Simple: Women expect they'll outlive their husbands, so don't bother saving more for retirement. Men OTOH save more bc they expect to die before their wives and want to leave it to them.

What narratives like the article's fail to do is recognize that a man's retirement savings is, if he's married, more his wife's than his, at least the amt he contributed while married to her. Women know if for any reason they divorce, so long as she has kept her own income and savings rate under her husband's, she can go after his savings. They aren't mentioning this. Single women save less for retirement before marriage generally bc they count on getting married later, thus they anticipate getting the savings of a husband they haven't even met yet.

The best protection against being plundered by an ex-wife a man has is to refrain from getting married, period. The next best is if he gets married, do not have kids. Thus marrying after say, 40, to a woman your own age, is better. Be careful, also, who you marry. Make sure she is bent on continuing to work and pay her own way. Once you let a woman you are married to start living off you, the courts will see it as her being "dependent" on you... vs. what it really is, her exploiting and using you.

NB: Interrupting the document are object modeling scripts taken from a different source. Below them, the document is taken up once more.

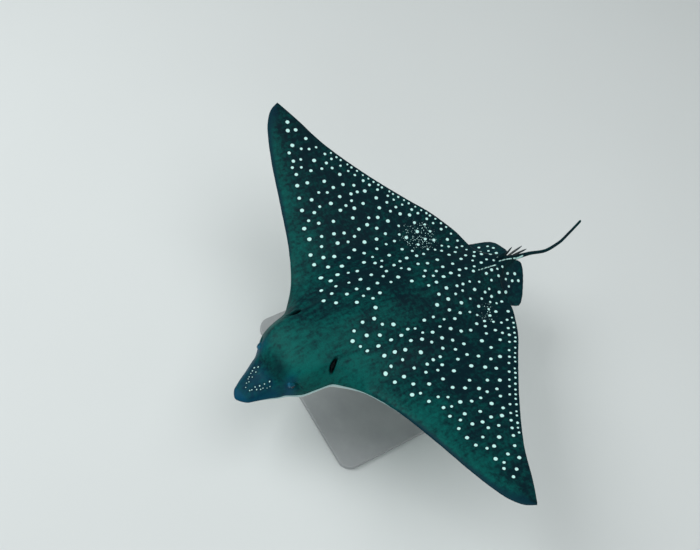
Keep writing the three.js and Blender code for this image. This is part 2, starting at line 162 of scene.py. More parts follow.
@dataclass
class Surface:
    """A closed surface under construction.

    Attributes:
        points: vertex places, millimetres, (n, 3).
        quads: vertex numbers of the four-sided faces, (m, 4).
        triangles: vertex numbers of the three-sided faces, (k, 3).
        values: named numbers or vectors per vertex, read by the materials.
    """

    points: Array
    quads: Array
    triangles: Array
    values: dict[str, Array] = field(default_factory=dict)

    @staticmethod
    def loft(rings: Array, first: Array, last: Array) -> "Surface":
        """Closes a stack of rings with a pole at each end.

        Args:
            rings: (rows, columns, 3), each ring running so that row x column points outwards.
            first: the pole before the first ring.
            last: the pole after the last ring.

        Returns:
            The closed surface, its vertices in row order, then the two poles.
        """
        rows, columns = rings.shape[:2]
        number = np.arange(rows * columns).reshape(rows, columns)
        beside = np.roll(number, -1, axis=1)
        quads = np.stack([number[:-1], number[1:], beside[1:], beside[:-1]], axis=-1).reshape(-1, 4)
        pole = rows * columns
        front = np.stack([np.full(columns, pole), number[0], beside[0]], axis=-1)
        rear = np.stack([beside[-1], number[-1], np.full(columns, pole + 1)], axis=-1)
        points = np.concatenate([rings.reshape(-1, 3), first[None], last[None]])
        return Surface(points, quads, np.concatenate([front, rear]))

    def joined(self, *others: "Surface") -> "Surface":
        """Several surfaces as one.

        Args:
            others: surfaces that have every value that this one has.

        Returns:
            This one and the others in order, with this one's values.
        """
        all_of = (self, *others)
        shifts = np.cumsum([0] + [len(one.points) for one in all_of])
        return Surface(
            np.concatenate([one.points for one in all_of]),
            np.concatenate([one.quads + shift for one, shift in zip(all_of, shifts)]),
            np.concatenate([one.triangles + shift for one, shift in zip(all_of, shifts)]),
            {key: np.concatenate([one.values[key] for one in all_of]) for key in self.values},
        )

    def to_object(self, name: str) -> bpy.types.Object:
        """Makes the mesh object, smooth shaded, at the origin, in metres.

        Args:
            name: the piece's name.

        Returns:
            The linked object. Its values are vertex attributes of the same names.
        """
        faces = [*self.quads.tolist(), *self.triangles.tolist()]
        mesh = bpy.data.meshes.new(name)
        mesh.from_pydata((self.points * MM).tolist(), [], faces)
        mesh.polygons.foreach_set("use_smooth", np.ones(len(faces), bool))
        for key, value in self.values.items():
            kind, socket = ("FLOAT_VECTOR", "vector") if value.ndim == 2 else ("FLOAT", "value")
            attribute = mesh.attributes.new(key, kind, "POINT")
            attribute.data.foreach_set(socket, value.astype(np.float32).ravel())
        mesh.update()
        made = bpy.data.objects.new(name, mesh)
        bpy.context.scene.collection.objects.link(made)
        return made


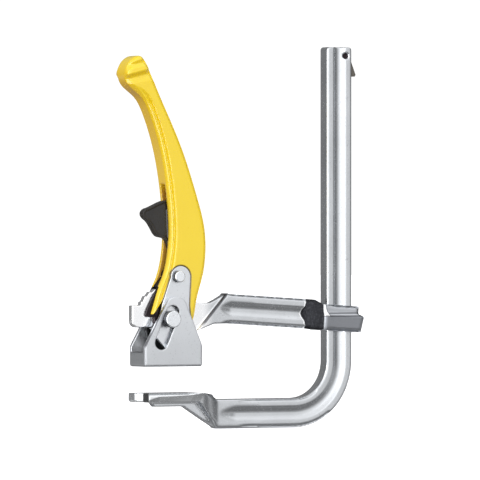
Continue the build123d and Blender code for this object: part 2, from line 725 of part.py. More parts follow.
finish(pressure_foot.part, "pressure_foot")
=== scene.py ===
import math

import bpy
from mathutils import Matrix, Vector
from mathutils.bvhtree import BVHTree
from mathutils.kdtree import KDTree


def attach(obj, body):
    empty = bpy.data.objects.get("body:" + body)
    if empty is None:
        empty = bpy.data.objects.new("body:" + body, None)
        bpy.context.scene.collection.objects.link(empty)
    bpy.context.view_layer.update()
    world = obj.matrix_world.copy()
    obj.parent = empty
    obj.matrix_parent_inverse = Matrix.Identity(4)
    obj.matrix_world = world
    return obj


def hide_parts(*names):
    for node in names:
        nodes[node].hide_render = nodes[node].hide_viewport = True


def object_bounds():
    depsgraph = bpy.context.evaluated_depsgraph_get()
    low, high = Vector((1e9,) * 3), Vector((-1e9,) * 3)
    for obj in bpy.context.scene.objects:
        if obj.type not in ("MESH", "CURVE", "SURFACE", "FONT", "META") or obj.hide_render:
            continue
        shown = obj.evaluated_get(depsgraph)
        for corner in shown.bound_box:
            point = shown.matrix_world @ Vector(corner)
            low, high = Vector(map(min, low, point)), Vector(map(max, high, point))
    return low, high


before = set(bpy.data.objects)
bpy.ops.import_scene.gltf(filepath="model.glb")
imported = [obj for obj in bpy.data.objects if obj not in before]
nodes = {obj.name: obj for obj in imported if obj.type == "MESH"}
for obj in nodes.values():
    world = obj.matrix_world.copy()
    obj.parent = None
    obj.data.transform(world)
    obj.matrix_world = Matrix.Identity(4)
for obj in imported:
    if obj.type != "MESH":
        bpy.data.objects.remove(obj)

cadLow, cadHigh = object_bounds()


class Wire:  # one output socket, which can stand in a sum
    def __init__(self, pen, socket):
        self.pen = pen
        self.socket = socket

    def __add__(self, other):
        return self.pen.math("ADD", self, other)

    def __sub__(self, other):
        return self.pen.math("SUBTRACT", self, other)

    def __mul__(self, other):
        return self.pen.math("MULTIPLY", self, other)

    def __rsub__(self, other):
        return self.pen.math("SUBTRACT", other, self)

    __radd__ = __add__
    __rmul__ = __mul__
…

Why men are still getting married, I dunno. Most I guess just succomb to emotional blackmail or are ignorant of the implications re what they are doing. In the first case, best advice is to break up w/ her when the strong-arm "marry me" tactics start up: angry tirades, withholding sex, flirting openly in front of you with others, and cheating. Odd how women still want men to propose but they are the ones who still want to get married. As for the second issue, education is critical. Telling men considering marriage abt the hazards thereof is doing them a great favor. MRAs have to bc the schools sure aren't.